● **Supplied material**
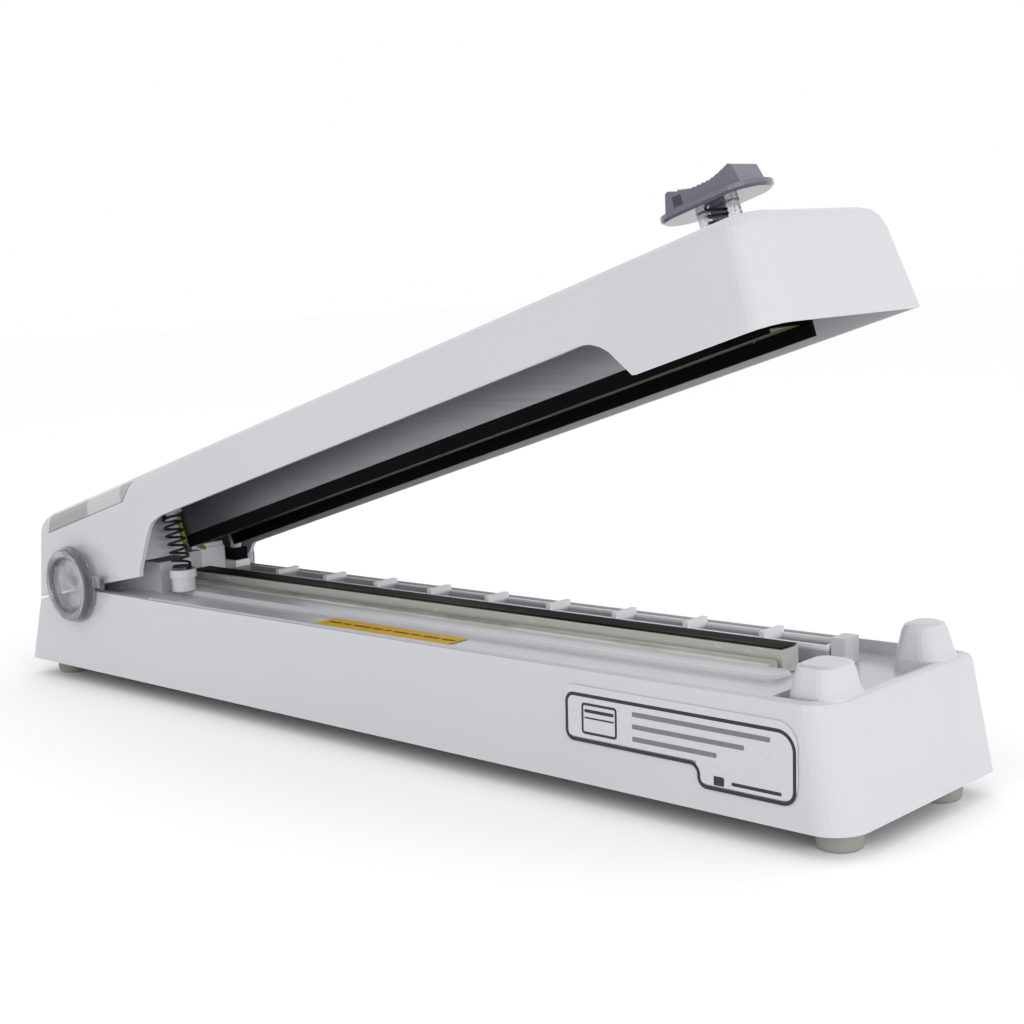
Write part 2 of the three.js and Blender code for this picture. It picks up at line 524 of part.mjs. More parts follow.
// ---- pieces that reach from the base to the arm ----
const armPoint = (x, y, z) => at(x, y, z).sub(at(HINGE_X, 0, HINGE_Z))
  .applyAxisAngle(at(0, 1, 0), -THREE.MathUtils.degToRad(ARM_OPEN)).add(at(HINGE_X, 0, HINGE_Z));
const deckPoint = (x, y, z) => at(x, y, z).sub(at(HINGE_X, 0, HINGE_Z))
  .applyAxisAngle(at(0, 1, 0), -THREE.MathUtils.degToRad(DECK_RISE)).add(at(HINGE_X, 0, HINGE_Z));
add(sealer, 'arm_spring', tube(new Helix(deckPoint(SPRING_X, SPRING_Y, 68.8),
  armPoint(CUP_X, SPRING_Y, 77), 4.7, 5.75, ARM_OPEN), 0.6, 96, 6), springSteel);
const leadPath = new THREE.CatmullRomCurve3([
  armPoint(-165.3, -17, 87), armPoint(-165.3, -17, 74), armPoint(-164.8, -17, 65),
  deckPoint(-174, -13, 77.4), deckPoint(-184, -1, 75), deckPoint(-191, 7, 73.4), deckPoint(-192.4, 12, 70),
]);
add(sealer, 'earth_lead', tube(leadPath, 1.1, 26, 6), earthGreen);

// ---- side label ----
const labelTilt = Math.atan2(2.15, 45.8);
const labelPanel = ([x0, x1, z0, z1, front]) => {
  const outline = ringPoints({ x0, x1, y0: z0, y1: z1, front, rear: 5 }, even(4));
  const shape = new THREE.Shape(outline.map(([x, z]) => new THREE.Vector2(x, z)));
  return toSolid(new THREE.ExtrudeGeometry(shape, { depth: 0.25, bevelEnabled: false }));
};
const labelShape = join(labelPanel([143.5, 259.2, 26.2, 47.7, 9]), labelPanel([212, 259.2, 17.8, 38, 6.5]));
const labelMesh = labelShape.rotate([90, 0, 0]).translate([0, -half - 0.3, -FOOT_HEIGHT])
  .rotate([THREE.MathUtils.radToDeg(-labelTilt), 0, 0]).translate([0, 0, FOOT_HEIGHT]);
add(sealer, 'side_label', labelMesh, labelSilver);

export default sealer;
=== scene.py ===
"""Looks of the impulse heat sealer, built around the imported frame.

Lengths are in mm until placed() turns them into metres.
"""
import json
import math

import bmesh
import bpy
from mathutils import Matrix, Vector


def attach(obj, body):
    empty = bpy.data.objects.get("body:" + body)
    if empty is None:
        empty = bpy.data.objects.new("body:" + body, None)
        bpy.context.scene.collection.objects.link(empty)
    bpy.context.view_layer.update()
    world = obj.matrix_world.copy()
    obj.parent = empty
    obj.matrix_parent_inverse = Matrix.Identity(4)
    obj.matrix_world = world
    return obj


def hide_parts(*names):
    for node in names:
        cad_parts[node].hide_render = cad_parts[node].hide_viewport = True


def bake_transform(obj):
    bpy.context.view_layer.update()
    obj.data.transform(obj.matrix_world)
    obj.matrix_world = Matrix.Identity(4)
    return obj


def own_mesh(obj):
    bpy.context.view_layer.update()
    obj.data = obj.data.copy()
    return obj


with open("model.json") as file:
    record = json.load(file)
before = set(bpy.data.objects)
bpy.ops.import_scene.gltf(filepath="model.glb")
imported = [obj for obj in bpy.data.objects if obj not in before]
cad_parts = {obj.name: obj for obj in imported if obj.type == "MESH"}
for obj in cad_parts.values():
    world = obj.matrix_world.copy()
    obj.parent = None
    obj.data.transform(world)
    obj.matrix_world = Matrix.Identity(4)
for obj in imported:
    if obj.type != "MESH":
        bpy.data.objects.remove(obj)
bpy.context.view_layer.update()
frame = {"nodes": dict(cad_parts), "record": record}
NODES = frame["nodes"]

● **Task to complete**
Copy all data exactly, start to finish.

● **Output of the task**
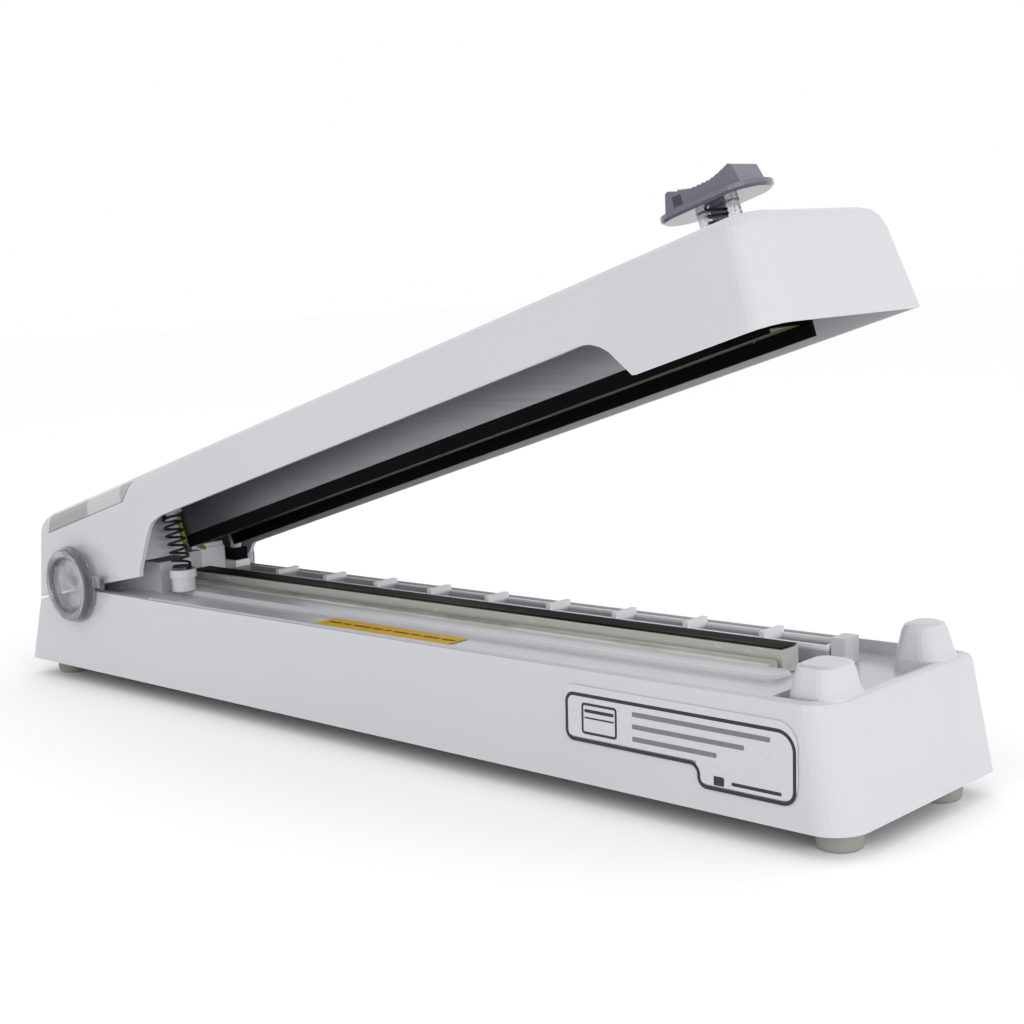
Write part 2 of the three.js and Blender code for this picture. It picks up at line 524 of part.mjs. More parts follow.
// ---- pieces that reach from the base to the arm ----
const armPoint = (x, y, z) => at(x, y, z).sub(at(HINGE_X, 0, HINGE_Z))
  .applyAxisAngle(at(0, 1, 0), -THREE.MathUtils.degToRad(ARM_OPEN)).add(at(HINGE_X, 0, HINGE_Z));
const deckPoint = (x, y, z) => at(x, y, z).sub(at(HINGE_X, 0, HINGE_Z))
  .applyAxisAngle(at(0, 1, 0), -THREE.MathUtils.degToRad(DECK_RISE)).add(at(HINGE_X, 0, HINGE_Z));
add(sealer, 'arm_spring', tube(new Helix(deckPoint(SPRING_X, SPRING_Y, 68.8),
  armPoint(CUP_X, SPRING_Y, 77), 4.7, 5.75, ARM_OPEN), 0.6, 96, 6), springSteel);
const leadPath = new THREE.CatmullRomCurve3([
  armPoint(-165.3, -17, 87), armPoint(-165.3, -17, 74), armPoint(-164.8, -17, 65),
  deckPoint(-174, -13, 77.4), deckPoint(-184, -1, 75), deckPoint(-191, 7, 73.4), deckPoint(-192.4, 12, 70),
]);
add(sealer, 'earth_lead', tube(leadPath, 1.1, 26, 6), earthGreen);

// ---- side label ----
const labelTilt = Math.atan2(2.15, 45.8);
const labelPanel = ([x0, x1, z0, z1, front]) => {
  const outline = ringPoints({ x0, x1, y0: z0, y1: z1, front, rear: 5 }, even(4));
  const shape = new THREE.Shape(outline.map(([x, z]) => new THREE.Vector2(x, z)));
  return toSolid(new THREE.ExtrudeGeometry(shape, { depth: 0.25, bevelEnabled: false }));
};
const labelShape = join(labelPanel([143.5, 259.2, 26.2, 47.7, 9]), labelPanel([212, 259.2, 17.8, 38, 6.5]));
const labelMesh = labelShape.rotate([90, 0, 0]).translate([0, -half - 0.3, -FOOT_HEIGHT])
  .rotate([THREE.MathUtils.radToDeg(-labelTilt), 0, 0]).translate([0, 0, FOOT_HEIGHT]);
add(sealer, 'side_label', labelMesh, labelSilver);

export default sealer;
=== scene.py ===
"""Looks of the impulse heat sealer, built around the imported frame.

Lengths are in mm until placed() turns them into metres.
"""
import json
import math

import bmesh
import bpy
from mathutils import Matrix, Vector


def attach(obj, body):
    empty = bpy.data.objects.get("body:" + body)
    if empty is None:
        empty = bpy.data.objects.new("body:" + body, None)
        bpy.context.scene.collection.objects.link(empty)
    bpy.context.view_layer.update()
    world = obj.matrix_world.copy()
    obj.parent = empty
    obj.matrix_parent_inverse = Matrix.Identity(4)
    obj.matrix_world = world
    return obj


def hide_parts(*names):
    for node in names:
        cad_parts[node].hide_render = cad_parts[node].hide_viewport = True


def bake_transform(obj):
    bpy.context.view_layer.update()
    obj.data.transform(obj.matrix_world)
    obj.matrix_world = Matrix.Identity(4)
    return obj


def own_mesh(obj):
    bpy.context.view_layer.update()
    obj.data = obj.data.copy()
    return obj


with open("model.json") as file:
    record = json.load(file)
before = set(bpy.data.objects)
bpy.ops.import_scene.gltf(filepath="model.glb")
imported = [obj for obj in bpy.data.objects if obj not in before]
cad_parts = {obj.name: obj for obj in imported if obj.type == "MESH"}
for obj in cad_parts.values():
    world = obj.matrix_world.copy()
    obj.parent = None
    obj.data.transform(world)
    obj.matrix_world = Matrix.Identity(4)
for obj in imported:
    if obj.type != "MESH":
        bpy.data.objects.remove(obj)
bpy.context.view_layer.update()
frame = {"nodes": dict(cad_parts), "record": record}
NODES = frame["nodes"]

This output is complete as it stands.